## INPUT RECORDS
┄┄┄┄┄┄
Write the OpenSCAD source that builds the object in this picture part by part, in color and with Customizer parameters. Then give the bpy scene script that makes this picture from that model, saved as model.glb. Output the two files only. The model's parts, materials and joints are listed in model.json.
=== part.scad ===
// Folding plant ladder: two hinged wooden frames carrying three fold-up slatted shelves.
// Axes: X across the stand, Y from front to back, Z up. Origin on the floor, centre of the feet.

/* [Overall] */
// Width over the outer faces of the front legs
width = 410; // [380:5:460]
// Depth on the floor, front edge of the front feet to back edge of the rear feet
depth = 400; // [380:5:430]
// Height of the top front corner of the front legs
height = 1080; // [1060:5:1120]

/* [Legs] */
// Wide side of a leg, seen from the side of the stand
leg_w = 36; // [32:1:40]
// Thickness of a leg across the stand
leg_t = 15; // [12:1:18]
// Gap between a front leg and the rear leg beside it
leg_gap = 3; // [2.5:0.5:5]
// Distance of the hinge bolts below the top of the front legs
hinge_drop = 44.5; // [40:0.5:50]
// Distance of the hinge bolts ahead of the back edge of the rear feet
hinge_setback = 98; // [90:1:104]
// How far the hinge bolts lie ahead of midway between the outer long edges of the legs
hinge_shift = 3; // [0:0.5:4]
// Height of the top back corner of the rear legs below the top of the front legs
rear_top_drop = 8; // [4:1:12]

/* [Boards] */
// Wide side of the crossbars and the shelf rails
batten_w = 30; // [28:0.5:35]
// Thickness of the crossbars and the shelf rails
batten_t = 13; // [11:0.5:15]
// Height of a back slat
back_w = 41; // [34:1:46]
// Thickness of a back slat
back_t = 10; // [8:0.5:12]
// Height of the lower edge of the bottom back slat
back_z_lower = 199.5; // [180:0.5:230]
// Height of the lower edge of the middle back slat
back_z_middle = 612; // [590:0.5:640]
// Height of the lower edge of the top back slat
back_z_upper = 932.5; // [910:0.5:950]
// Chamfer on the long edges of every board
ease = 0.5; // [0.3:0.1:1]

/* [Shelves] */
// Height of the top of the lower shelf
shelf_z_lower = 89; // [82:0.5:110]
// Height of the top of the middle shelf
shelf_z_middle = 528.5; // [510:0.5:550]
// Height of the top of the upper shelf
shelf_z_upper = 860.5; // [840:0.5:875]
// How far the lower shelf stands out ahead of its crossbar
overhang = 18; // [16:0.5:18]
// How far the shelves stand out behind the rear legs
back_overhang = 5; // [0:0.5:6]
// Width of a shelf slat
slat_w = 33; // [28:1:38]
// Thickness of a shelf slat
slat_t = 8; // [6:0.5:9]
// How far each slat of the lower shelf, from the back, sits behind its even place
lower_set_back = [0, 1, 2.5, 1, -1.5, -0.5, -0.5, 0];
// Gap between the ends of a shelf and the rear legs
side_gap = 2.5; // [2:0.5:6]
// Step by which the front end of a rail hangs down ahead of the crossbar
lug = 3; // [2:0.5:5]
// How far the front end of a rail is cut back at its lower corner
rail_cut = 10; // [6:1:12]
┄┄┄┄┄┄
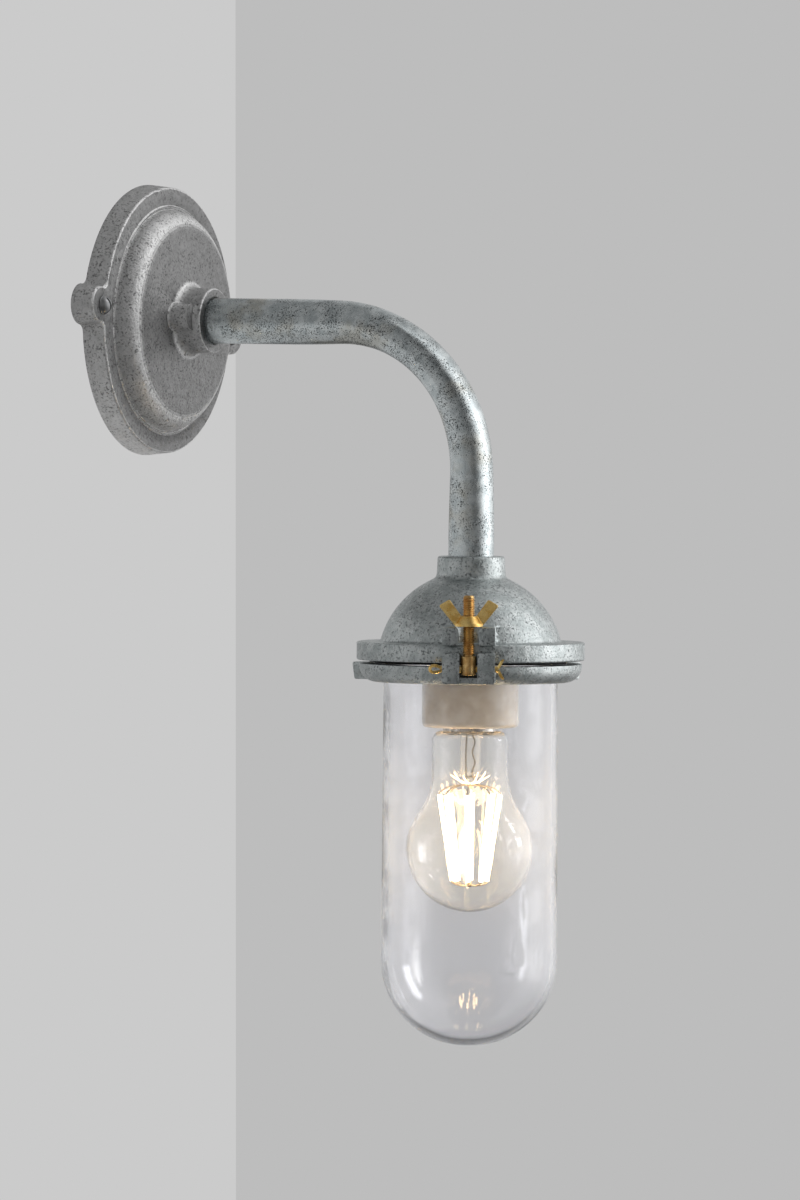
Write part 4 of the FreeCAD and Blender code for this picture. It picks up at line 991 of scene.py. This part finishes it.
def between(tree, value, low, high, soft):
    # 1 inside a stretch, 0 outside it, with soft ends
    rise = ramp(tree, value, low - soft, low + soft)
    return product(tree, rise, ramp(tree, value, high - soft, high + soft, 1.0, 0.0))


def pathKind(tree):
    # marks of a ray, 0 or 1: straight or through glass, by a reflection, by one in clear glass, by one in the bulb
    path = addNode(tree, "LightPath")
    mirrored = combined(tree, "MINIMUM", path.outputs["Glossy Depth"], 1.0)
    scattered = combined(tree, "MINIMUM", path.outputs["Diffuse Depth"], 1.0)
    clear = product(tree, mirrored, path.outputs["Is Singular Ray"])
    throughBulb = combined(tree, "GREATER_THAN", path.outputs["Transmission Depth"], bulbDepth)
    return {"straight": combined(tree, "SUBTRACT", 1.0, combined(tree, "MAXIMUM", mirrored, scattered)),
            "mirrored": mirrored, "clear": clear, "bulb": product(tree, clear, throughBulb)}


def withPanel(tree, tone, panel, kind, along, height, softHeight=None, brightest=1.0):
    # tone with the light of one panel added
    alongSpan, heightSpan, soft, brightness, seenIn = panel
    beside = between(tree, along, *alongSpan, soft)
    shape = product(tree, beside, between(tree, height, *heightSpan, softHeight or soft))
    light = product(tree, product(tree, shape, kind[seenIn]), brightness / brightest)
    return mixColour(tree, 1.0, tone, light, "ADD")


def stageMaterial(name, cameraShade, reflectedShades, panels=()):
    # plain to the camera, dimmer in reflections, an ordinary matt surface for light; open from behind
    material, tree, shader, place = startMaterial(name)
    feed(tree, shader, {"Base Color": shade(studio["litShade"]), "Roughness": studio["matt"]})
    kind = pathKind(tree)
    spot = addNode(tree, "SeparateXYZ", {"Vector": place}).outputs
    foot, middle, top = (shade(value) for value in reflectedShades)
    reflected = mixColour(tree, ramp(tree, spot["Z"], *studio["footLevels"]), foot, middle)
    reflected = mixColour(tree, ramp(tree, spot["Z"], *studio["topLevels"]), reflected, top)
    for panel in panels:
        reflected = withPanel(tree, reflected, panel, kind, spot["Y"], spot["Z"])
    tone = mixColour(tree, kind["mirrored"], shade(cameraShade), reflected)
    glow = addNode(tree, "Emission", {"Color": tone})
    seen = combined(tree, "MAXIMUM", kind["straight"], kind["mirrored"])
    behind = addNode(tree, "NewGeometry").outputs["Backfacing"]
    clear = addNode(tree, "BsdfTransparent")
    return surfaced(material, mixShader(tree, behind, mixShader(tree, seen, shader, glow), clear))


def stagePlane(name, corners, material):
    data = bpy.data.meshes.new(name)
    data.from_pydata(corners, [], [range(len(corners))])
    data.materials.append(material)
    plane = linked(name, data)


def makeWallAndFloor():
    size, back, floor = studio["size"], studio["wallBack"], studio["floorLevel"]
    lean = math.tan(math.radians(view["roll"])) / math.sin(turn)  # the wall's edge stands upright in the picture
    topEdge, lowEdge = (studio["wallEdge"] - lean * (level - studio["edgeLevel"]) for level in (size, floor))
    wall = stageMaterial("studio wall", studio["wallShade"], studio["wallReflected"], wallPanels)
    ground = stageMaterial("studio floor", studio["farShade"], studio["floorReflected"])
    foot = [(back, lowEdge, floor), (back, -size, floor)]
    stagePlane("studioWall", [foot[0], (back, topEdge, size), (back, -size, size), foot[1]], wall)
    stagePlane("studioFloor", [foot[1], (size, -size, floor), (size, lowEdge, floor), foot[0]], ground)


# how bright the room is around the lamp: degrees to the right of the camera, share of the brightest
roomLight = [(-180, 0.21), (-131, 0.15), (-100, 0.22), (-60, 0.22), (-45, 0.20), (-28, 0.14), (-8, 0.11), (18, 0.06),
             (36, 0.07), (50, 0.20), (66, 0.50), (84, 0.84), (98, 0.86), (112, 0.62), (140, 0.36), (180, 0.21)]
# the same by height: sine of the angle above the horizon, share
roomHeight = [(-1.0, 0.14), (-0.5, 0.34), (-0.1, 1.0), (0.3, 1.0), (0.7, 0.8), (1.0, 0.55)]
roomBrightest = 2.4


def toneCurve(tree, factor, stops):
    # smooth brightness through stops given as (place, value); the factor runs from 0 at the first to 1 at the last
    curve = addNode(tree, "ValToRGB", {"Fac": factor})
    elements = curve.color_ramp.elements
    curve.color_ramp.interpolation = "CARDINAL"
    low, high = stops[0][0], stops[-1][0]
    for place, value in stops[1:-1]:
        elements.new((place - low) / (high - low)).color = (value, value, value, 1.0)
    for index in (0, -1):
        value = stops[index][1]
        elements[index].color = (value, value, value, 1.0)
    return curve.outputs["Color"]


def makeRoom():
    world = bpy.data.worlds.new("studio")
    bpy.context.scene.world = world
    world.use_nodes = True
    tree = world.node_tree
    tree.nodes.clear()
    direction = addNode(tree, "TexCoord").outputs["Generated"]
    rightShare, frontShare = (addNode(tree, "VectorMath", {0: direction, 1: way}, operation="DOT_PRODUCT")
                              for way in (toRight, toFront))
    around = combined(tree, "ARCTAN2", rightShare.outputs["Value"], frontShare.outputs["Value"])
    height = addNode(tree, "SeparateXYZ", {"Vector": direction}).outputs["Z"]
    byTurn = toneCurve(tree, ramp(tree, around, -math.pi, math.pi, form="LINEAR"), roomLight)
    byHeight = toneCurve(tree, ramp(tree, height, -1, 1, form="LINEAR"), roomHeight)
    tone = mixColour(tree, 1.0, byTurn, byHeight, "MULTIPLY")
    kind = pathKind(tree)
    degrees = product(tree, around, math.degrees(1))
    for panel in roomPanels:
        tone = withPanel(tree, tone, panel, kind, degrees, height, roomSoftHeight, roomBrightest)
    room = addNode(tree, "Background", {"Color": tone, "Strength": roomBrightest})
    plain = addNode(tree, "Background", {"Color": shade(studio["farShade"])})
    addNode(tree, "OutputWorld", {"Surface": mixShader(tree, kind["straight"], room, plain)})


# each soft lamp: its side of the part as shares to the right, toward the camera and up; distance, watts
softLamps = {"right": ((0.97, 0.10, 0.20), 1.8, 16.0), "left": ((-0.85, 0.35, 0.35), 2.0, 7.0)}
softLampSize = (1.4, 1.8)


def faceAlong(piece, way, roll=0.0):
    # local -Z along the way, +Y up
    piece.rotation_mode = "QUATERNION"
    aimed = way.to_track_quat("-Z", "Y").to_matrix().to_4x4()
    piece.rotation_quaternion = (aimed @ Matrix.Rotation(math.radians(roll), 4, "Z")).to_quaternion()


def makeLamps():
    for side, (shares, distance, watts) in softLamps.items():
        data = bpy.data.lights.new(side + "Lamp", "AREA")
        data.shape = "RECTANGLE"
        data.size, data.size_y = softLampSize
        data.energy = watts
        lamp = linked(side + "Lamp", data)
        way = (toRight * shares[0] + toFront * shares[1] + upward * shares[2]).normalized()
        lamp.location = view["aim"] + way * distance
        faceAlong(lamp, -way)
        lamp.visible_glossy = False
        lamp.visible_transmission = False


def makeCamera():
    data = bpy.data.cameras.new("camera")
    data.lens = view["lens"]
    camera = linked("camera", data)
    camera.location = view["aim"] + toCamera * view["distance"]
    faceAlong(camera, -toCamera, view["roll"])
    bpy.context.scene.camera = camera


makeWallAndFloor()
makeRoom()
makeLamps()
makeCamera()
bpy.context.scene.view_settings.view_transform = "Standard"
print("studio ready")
┄┄┄┄┄┄
## WHAT NEEDS TO BE DONE
Give back, exactly as written, each line from the one that contains "Write the OpenSCAD" through the one that contains "height = 1080; // [1060:5:1120]".

## RESPONSE BELOW
Write the OpenSCAD source that builds the object in this picture part by part, in color and with Customizer parameters. Then give the bpy scene script that makes this picture from that model, saved as model.glb. Output the two files only. The model's parts, materials and joints are listed in model.json.
=== part.scad ===
// Folding plant ladder: two hinged wooden frames carrying three fold-up slatted shelves.
// Axes: X across the stand, Y from front to back, Z up. Origin on the floor, centre of the feet.

/* [Overall] */
// Width over the outer faces of the front legs
width = 410; // [380:5:460]
// Depth on the floor, front edge of the front feet to back edge of the rear feet
depth = 400; // [380:5:430]
// Height of the top front corner of the front legs
height = 1080; // [1060:5:1120]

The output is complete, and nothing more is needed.